ITEM: The sports commentators to whom every college team is a “club,” usually a “ball club.” It is quite impossible for these men to speak of a “game” or the “ball.” The reference must be “this football game” or “that football.” Example: “And now, about to try for a field goal for Coach Wodnesjek’s Berserk U football club, here comes Light Horse Harry Doozy. He’ll be kicking that football from Wingding’s thirty-yard line, and with only two minutes playing time left in the football game, it looks like the dee-fensive unit of Coach Roop’s Wingding ball club will try to get in there and block it,” and so on. A similar affectation has developed in the running account of a program called Championship Golf, in which the narrator alludes to any approach shot that reaches the putting surface and stays there as a “beautiful golf shot.” This, presumably, is for those viewers who had thought they were witnessing a curling match or an egg-and-spoon race. Sports columnists and commentators are, of course, pioneers in the school of language which converts a banana into “the elongated yellow fruit,” and the winter’s best in this category so far was a Florida announcer’s description of men in a fly-casting contest as “disciples of Izaic [rhymes with mosaic] Walton.”
(I must digress briefly to acclaim once again the Wall Street Journal as the incomparable source of elongated yellow fruit examples. “Here’s a passage,” William Pinkerton writes me from the Harvard News Office, “from the Wall Street Journal [December 3] about transistors versus vacuum tubes; ‘. . . the tiny bits of coated
metal have been losing a few rounds lately in the competitive battle with their older, more cumbersome, tubular counterparts.’ ”)
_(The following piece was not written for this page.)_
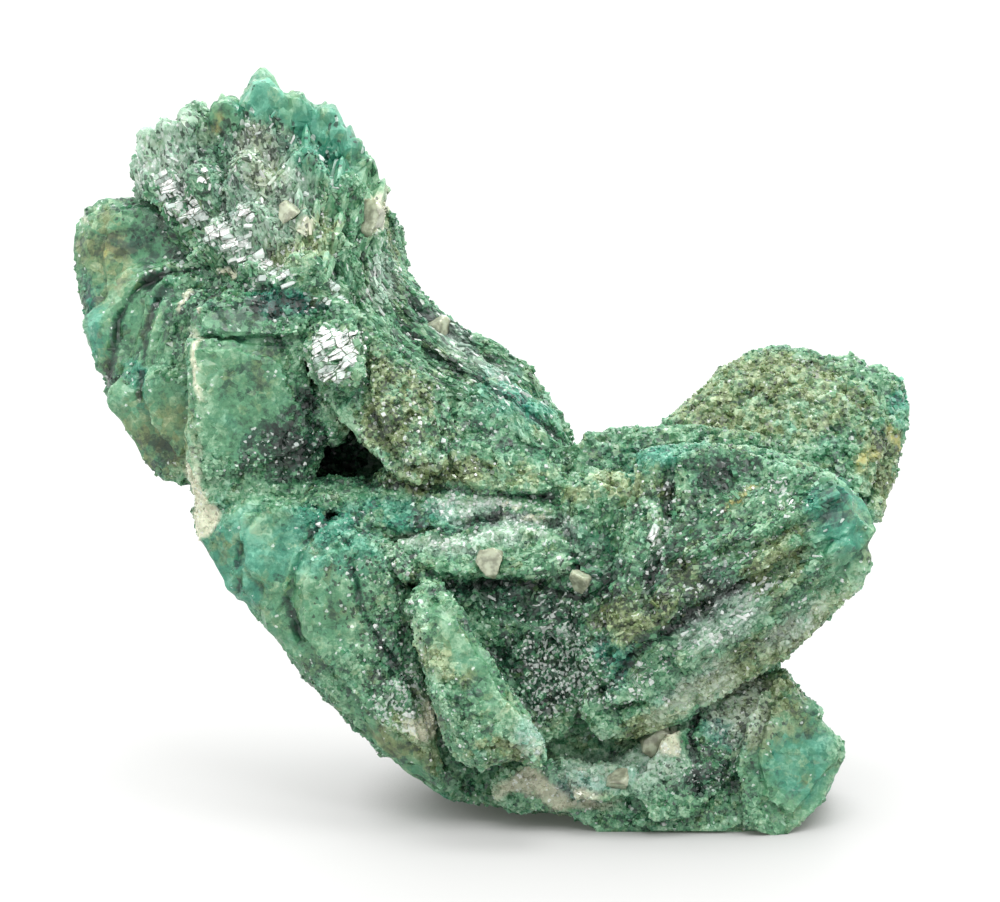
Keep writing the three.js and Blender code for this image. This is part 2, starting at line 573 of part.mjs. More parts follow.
// Turned upright and cut flat where it stands.
const upright = new THREE.Matrix4().makeRotationX(radians(90 - EYE_ELEVATION));
const ground = new THREE.BoxGeometry(100, 100, 20).translate(0, 0, FLOOR - 10);
const cut = solidOf(geometryOf(largestPiece(socketed)).applyMatrix4(upright)).subtract(solidOf(ground));
const { min, max } = cut.boundingBox();
const centred = new THREE.Matrix4().makeTranslation(-(min[0] + max[0]) / 2, -(min[1] + max[1]) / 2, -FLOOR);
const placed = geometryOf(largestPiece(cut)).applyMatrix4(centred);
const clusterGeometry = geometryOf(largestPiece(solidOf(placed, 1e-3)));

const borcarite = new THREE.MeshStandardMaterial({ color: BORCARITE_GREEN, roughness: 0.35, metalness: 0 });
const cahnite = new THREE.MeshStandardMaterial({ color: CAHNITE_GREY, roughness: 0.3, metalness: 0 });

const group = new THREE.Group();
const cluster = new THREE.Mesh(clusterGeometry, borcarite);
cluster.name = "borcarite_cluster";
group.add(cluster);

CAHNITE.forEach((crystal, i) => {
  const tablet = seated(crystal, seats[i], 0).applyMatrix4(upright).applyMatrix4(centred);
  const mesh = new THREE.Mesh(tablet, cahnite);
  mesh.name = `cahnite_crystal_${i + 1}`;
  group.add(mesh);
});

export default group;
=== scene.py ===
"""Cahnite with borcarite: a green crystal cluster with small tan crystals, on a plain white table."""
import math
from itertools import product

import bmesh
import bpy
import numpy as np
from mathutils import Matrix, Vector
from mathutils.bvhtree import BVHTree


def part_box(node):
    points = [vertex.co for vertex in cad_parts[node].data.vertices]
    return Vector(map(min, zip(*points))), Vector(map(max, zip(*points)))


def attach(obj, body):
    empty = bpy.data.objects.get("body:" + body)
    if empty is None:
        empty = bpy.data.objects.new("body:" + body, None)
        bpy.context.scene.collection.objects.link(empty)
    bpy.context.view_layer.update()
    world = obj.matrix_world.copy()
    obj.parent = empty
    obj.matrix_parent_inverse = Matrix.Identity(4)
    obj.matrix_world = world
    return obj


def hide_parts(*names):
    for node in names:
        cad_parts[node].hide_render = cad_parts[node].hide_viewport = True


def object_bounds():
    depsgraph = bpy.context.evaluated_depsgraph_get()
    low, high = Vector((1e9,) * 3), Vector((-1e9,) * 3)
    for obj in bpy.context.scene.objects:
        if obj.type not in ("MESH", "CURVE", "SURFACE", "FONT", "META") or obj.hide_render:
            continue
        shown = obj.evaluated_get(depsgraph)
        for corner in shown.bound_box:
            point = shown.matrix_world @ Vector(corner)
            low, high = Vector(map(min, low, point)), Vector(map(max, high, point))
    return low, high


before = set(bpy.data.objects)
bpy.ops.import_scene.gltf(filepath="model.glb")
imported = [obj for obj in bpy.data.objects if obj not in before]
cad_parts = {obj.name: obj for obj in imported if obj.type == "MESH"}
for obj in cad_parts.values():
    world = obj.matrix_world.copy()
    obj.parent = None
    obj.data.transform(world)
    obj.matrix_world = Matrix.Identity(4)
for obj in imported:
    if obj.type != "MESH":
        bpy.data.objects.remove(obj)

cad_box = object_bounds()

# The specimen as it is looked at: an eye a little above the table, in millimetres.
EYE_ELEVATION = math.radians(14)
MIDDLE_X, MIDDLE_Y, TABLE = 0.017, 3.056, 1.25
ORIGIN_PX, ORIGIN_PY, PIXELS_PER_MM = 491, 832, 20
EYE_DISTANCE = 2000
FRAME_WIDTH = 50
FRAME_CENTRE = (500, 451)
SENSOR = 36
MM = 0.001

# How finely the body is cut, and what stays inside the solid's own box.
CUT = 0.17
MOST_TRIANGLES = 195000
BOX_INSET = 0.01

SIN, COS = math.sin(EYE_ELEVATION), math.cos(EYE_ELEVATION)
TO_SEEN = np.array([[1, 0, 0], [0, SIN, COS], [0, -COS, SIN]])
SHIFT = np.array([MIDDLE_X, MIDDLE_Y, TABLE])


def as_seen(points):
    """Points of the specimen, in mm, as across, up and towards the eye."""
    return (points + SHIFT) @ TO_SEEN.T


def as_stood(points):
    """The way back: the specimen's own place of points as seen."""
    return np.asarray(points) @ TO_SEEN - SHIFT


def across_up(px, py):
    """Where a pixel lies, in mm across and up the view."""
    return (px - ORIGIN_PX) / PIXELS_PER_MM, (ORIGIN_PY - py) / PIXELS_PER_MM


def cos_sin(turn):
    """The cosine and the sine of a turn in degrees."""
    return math.cos(math.radians(turn)), math.sin(math.radians(turn))


def inside_box(points):
    """Points of the specimen, in mm, held within the solid's box."""
    low = np.array(cad_box[0]) / MM + BOX_INSET
    high = np.array(cad_box[1]) / MM - BOX_INSET
    low[2] = 0
    return np.clip(points, low, high)


def along_line(seen, line):
    """Distance along a line and away from it, and the line's direction, for each point."""
    best = np.full(len(seen), 1e9)
    along, line_x, line_y = np.zeros((3, len(seen)))
    start = 0.0
    for (ax, ay), (bx, by) in zip(line, line[1:]):
        length = math.hypot(bx - ax, by - ay)
        t = ((seen[:, 0] - ax) * (bx - ax) + (seen[:, 1] - ay) * (by - ay)) / length**2
        t = np.clip(t, 0, 1)
        distance = np.hypot(seen[:, 0] - ax - t * (bx - ax), seen[:, 1] - ay - t * (by - ay))
        nearer = distance < best
        best = np.where(nearer, distance, best)
        along = np.where(nearer, start + t * length, along)
        line_x = np.where(nearer, (bx - ax) / length, line_x)
        line_y = np.where(nearer, (by - ay) / length, line_y)
        start += length
    return along, best, line_x, line_y


# Noise in a block of stone.

def hashed(cell, seed):
    """A repeatable number from 0 to 1 for each lattice cell."""
    i, j, k = (cell[..., axis].astype(np.int64).astype(np.uint64) for axis in range(3))
    n = i * np.uint64(374761393) + j * np.uint64(668265263) + k * np.uint64(2147483647)
    n = (n + np.uint64(seed * 974634777)) & np.uint64(0xFFFFFFFF)
    for shift in (13, 16, 11):
        n = ((n ^ (n >> np.uint64(shift))) * np.uint64(1274126177)) & np.uint64(0xFFFFFFFF)
    return (n ^ (n >> np.uint64(15))).astype(np.float64) / 4294967296.0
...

ITEM: The WBZ announcer who, plugging a self-education program called Sunrise Semester, referred to Gide and Colette as “Geed and Colay.” Also, the announcer for Boston Movietime who repeatedly assured his audience that the film they were watching was The Adventures of Robinson Caruso.
ITEM: Dr. I.Q. (“The Mental Banker”), who seems to have been around ever since the early days of KDKA and the neutrodyne sets and whose audience now muff the same questions on TV that floored them on radio. Example:
Dr. I.Q.: If a drink is drinkable, is it potable, edible, or not fit for man or beast?
Female Contestant (after a spine chilling wait): Edible?
Dr. I.Q.: Oh, I’m sorry, but . . .
ITEM: The gay and altogether delightful interval when Francis X. Bushman was a guest on the Jack Paar Show. Handsome, gracious, and with a great manner of his own, he made an unforgettable response to his host’s request for an example of pantomime from the silent films: he offered, smilingly, to show what he would have done when the subtitle had him saying, “They went that-a-way.” The words would have been unnecessary, so complete was the Bushman mastery of the visual effect. For an instant he looked thoughtful, then portentous, as if a great decision had been taken. His right hand, forefinger extended, began a slow, fluid gesture, first to the left, where the actor seemed to be looking, then sweeping a full 180 degrees to the right, where it stopped in a triumphantly dramatic directional thrust. That, yes that, was indeed the way they’d gone, and Mr. Bushman’s ability to make the viewer believe it was awesome. It would be pleasant to see more of him on the TV screen.
ITEM: The Jack Paar Show, which was subjected to a ruinous sojourn on the West Coast but managed to regain its quality once again in New York. In spite of the late hour, I find Jack Paar more often than not worth sitting up for.